I also tested the safety of each device, attempting to reverse polarity or to create sparks by touching the clamps to each other or to a battery terminal. I tested to see whether I caught any small jolts from insufficient jumper cable insulation or current shutoff measures. I likewise tested for signs (or smells) of overheating on repeat jump starts.

Beyond this, I looked at simple usability. Is there an LED lamp for use at night, and is it properly placed? Is the device unreasonably bulky? Are the clamps easy to affix to a battery? Are the clamps too small or the cables too short? All of this matters, especially on car models where battery terminals might be difficult to access.

Can I Store a Jump Starter in My Car?

A lithium-ion battery is happiest near room temperature.

So if you’re using a lithium-ion jump starter, some caution is needed when it comes to keeping the jump starter permanently in your car.
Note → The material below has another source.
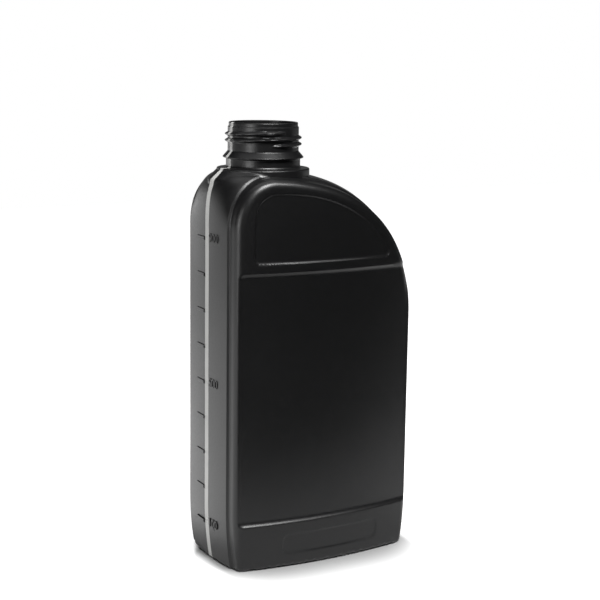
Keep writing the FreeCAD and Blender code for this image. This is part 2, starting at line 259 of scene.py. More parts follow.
# Floor, in metres apart from the bottle's footprint
BOARD_NOISE = (6.0, 2.0)
BOARD_GREYS = (0.50, 0.54)
# Painted shadow: the board's colour as the camera sees it, darker at the bottle.
PAINTED_SHADOW_GREYS = (0.33, 0.68)   # what the camera sees of it, at the bottle and further off
FOOTPRINT = {"X": HALF_WIDTH - 1.0, "Y": FACE_DEPTH - 4.0}
FLOOR_SIDES = (("X", -1.0), ("X", 1.0), ("Y", -1.0), ("Y", 1.0))
FLOOR_SPREAD = (4.5, 5.0, 1.0, 5.0)   # how much faster the painted shadow fades at left, right, front, back
FLOOR_BOW = 17.0 * MM / (HALF_WIDTH * MM) ** 4  # and sooner towards the front's ends
FLOOR_PAINTED_SHADOW_SPAN = (0.0, 0.030)      # the board whitens over this distance in front of the bottle
FLOOR_LIFT_SPAN = (0.002, 0.060)      # and gains light of its own over this one, up to 1
FLOOR_GLOSS_LIFT = 1.2                # light added in reflections, clear of the bottle
FLOOR_GLOSS_SPAN = (0.0, 0.45)
FLOOR_GLOSS_BACK = (-0.08, 0.08, 0.2, 1.0)  # most of it behind the front face
FLOOR_GLOSS_FAR = (0.25, 0.95, 1.0, 0.35)   # and less far behind
FLOOR_EXTENT = (-1.6, 1.6, -0.15, 1.5)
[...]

The new generation of chargers uses lithium-ion phosphate technology that’s a lot more stable than previous lithium-ion batteries. This is generally safe to store in temperatures between -4 and 140 degrees Fahrenheit.
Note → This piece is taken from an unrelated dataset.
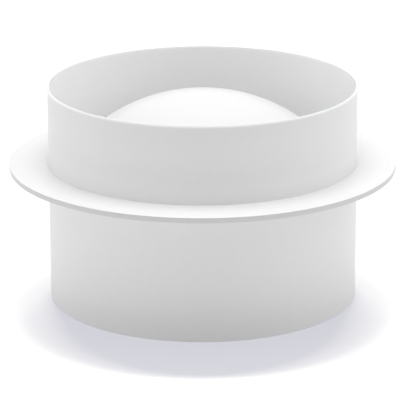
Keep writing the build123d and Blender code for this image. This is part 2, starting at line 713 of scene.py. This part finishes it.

But charging is still far less efficient at lower temperatures—and you should not charge a jump starter or use a boost/override function, when the battery’s core is frozen. This will permanently damage the battery. The battery also degrades more quickly at temperatures significantly higher than room temp.

This is why most jump starter manufactures don’t recommend you keep the device in your car, even though you probably would rather do that. I live in temperate climes, so I tend to do so anyway. Specifically, I keep one under my seat, where temperature swings won’t be as dramatic as in the glove box or trunk.
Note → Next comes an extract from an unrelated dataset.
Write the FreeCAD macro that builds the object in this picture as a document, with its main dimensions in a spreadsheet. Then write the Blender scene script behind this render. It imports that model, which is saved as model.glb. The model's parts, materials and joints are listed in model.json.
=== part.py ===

If you live in a place with extreme winters or summers, you may want to consider keeping the jump starter in your garage or home—but bring it along on long trips. Especially in the winter, you may be better off not storing the jump starter outside in a car overnight. When the weather gets colder again, I’ll also test jump starters that claim to have a self-warming function to keep the battery from losing efficacy.